Renew annually — most importantly, renew before your customers ask for it. An expired affidavit can block a tender or delay a payment.

The QSE step-up

Crossing from EME into QSE adds a real recurring cost. You go from a free affidavit to a verification audit by an accredited B-BBEE agency, costing typically tens of thousands of rand per year, plus the internal time spent gathering scorecard evidence. If you’re approaching the EME ceiling, forecast the QSE costs into the year you’ll cross over — they hit fast.

The QSE scorecard is simpler than the Generic one (five elements, not seven) but still requires you to track and evidence ownership, management control, skills development, enterprise and supplier development, and socio-economic development. Most QSEs need a B-BBEE consultant for the first year to build the process; from year two it becomes routine.

Fronting — what not to do

Fronting is structuring your business to look more black-owned or more black-managed than it actually is — paper directors with no real authority, shareholders who hold shares but get no economic benefit, training programmes that exist only on paper. It is a criminal offence under the B-BBEE Act.

The B-BBEE Commission actively investigates and reports back.

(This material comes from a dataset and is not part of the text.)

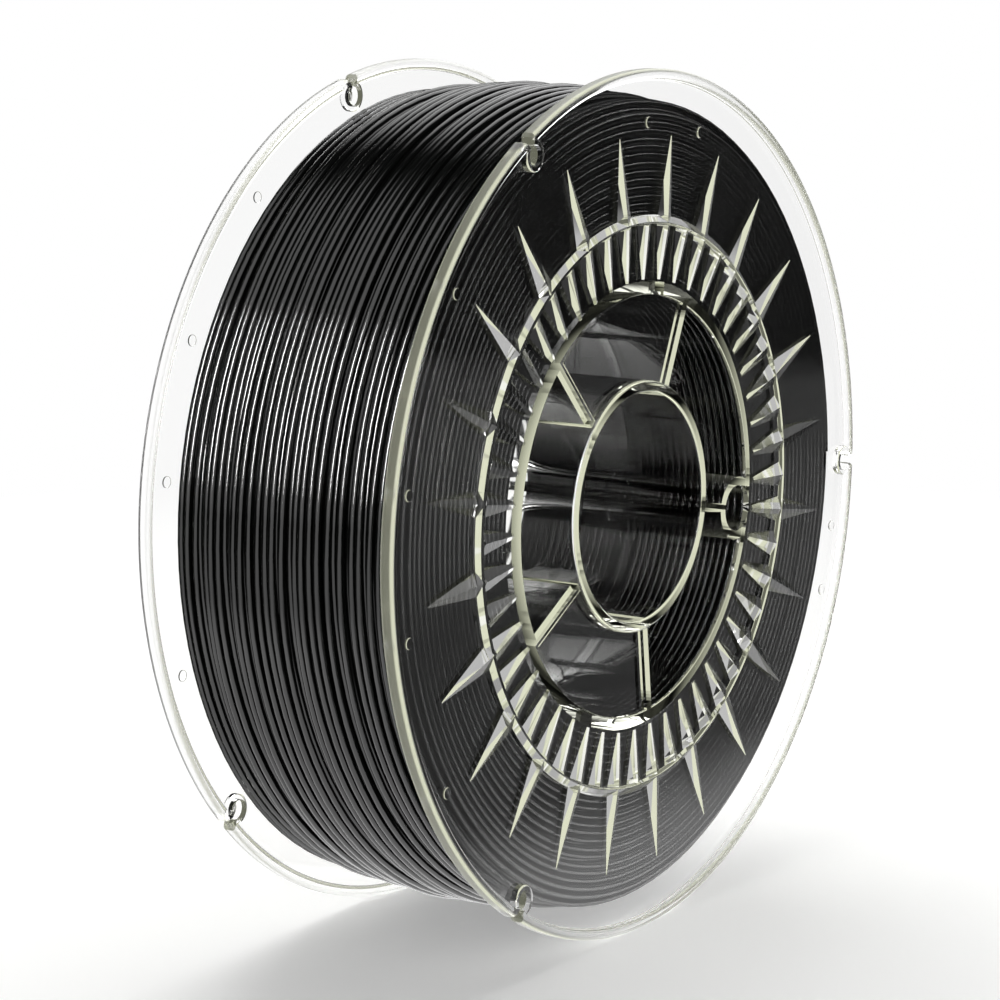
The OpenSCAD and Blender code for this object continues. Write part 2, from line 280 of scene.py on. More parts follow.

Consequences range from B-BBEE certificate revocation to blacklisting from government contracts to personal liability for the directors involved. If a B-BBEE consultant suggests something that feels too clever, get a second opinion.

Frequently asked questions

  • What is B-BBEE?

    Broad-Based Black Economic Empowerment — a framework set out in the B-BBEE Act and the Codes of Good Practice that scores businesses on ownership, management control, skills development, enterprise development, and socio-economic development. The score lands you on a Level from 1 (best) to 8, plus Non-compliant. A higher level helps you win government tenders and corporate work where preferential procurement applies.

  • What's the difference between EME, QSE, and Generic?

    Three size bands with different rules. EMEs are below the small-turnover threshold in the Codes and qualify automatically for Level 4 (or better if black-owned) with a sworn affidavit — no audit. QSEs are in the middle band and follow a simpler scorecard but still need verification. Generic enterprises are above the QSE threshold and go through the full B-BBEE scorecard with an annual verification audit.

  • Where do I find the current EME and QSE thresholds?

    On the B-BBEE Commission's site, bbbeecommission.gov.za, under the Codes of Good Practice. The thresholds are gazetted and change from time to time, so we don't bake them into this tool — you enter the current figures, the calculator does the maths.

  • What does Level 4 actually mean?

    Level 4 means a procurement recognition level of 100% — i.e. R1 spent with you counts as R1 of B-BBEE spend for the customer. Higher levels (1 = 135%, 2 = 125%, etc.) make you more valuable as a supplier to procurement-driven customers. EMEs get Level 4 automatically; black-owned EMEs get Level 2 (51%+ black-owned) or Level 1 (100% black-owned) on the same affidavit.

  • Do I need a B-BBEE certificate to operate?

    No. B-BBEE is voluntary — there's no fine for not having a certificate, you just can't claim recognition spend with customers who track it. If your customers are other SMEs or consumers, your B-BBEE level may not matter much. If they're corporates, government, or anyone with a public-procurement obligation, it can be the deciding factor between you and a competitor.

  • How do I get an EME affidavit?

    Download the template from bbbeecommission.gov.za, fill in your details, swear it before a Commissioner of Oaths (any SAPS station, post office, or attorney), and you're done. The affidavit confirms your turnover is below the EME threshold and your black ownership percentage. Renew annually. Anyone asking for your B-BBEE certificate accepts the affidavit.

  • What does QSE verification cost?

    It varies by accredited verification agency and the complexity of your scorecard, but expect it to be a real expense — typically tens of thousands of rand a year. That's why the EME-affidavit cliff matters: crossing into QSE turnover adds a recurring annual cost. Plan for it before it surprises you.

  • Can I improve my B-BBEE level?

    Yes. The main levers, in roughly increasing order of effort: bring on a black co-owner or expand existing black ownership, formalise skills development spend (it's a deductible category), set up an enterprise development programme with smaller suppliers, and document socio-economic development contributions. Talk to a B-BBEE consultant before any big move — some structures (e.g. fronting) backfire badly under verification scrutiny.

  • What's fronting and why do I care?

    Fronting is structuring ownership or roles to look more black-owned than the business actually is — for example, naming a black employee as a director with no real authority or shares. It's a criminal offence under the B-BBEE Act. The B-BBEE Commission actively investigates, and findings can lead to verification revocation, blacklisting from government contracts, and personal liability for directors. Don't.

  • Is the data I enter saved anywhere?

    No. Every calculation runs entirely in your browser. We never see the numbers you type, and nothing is stored on a server.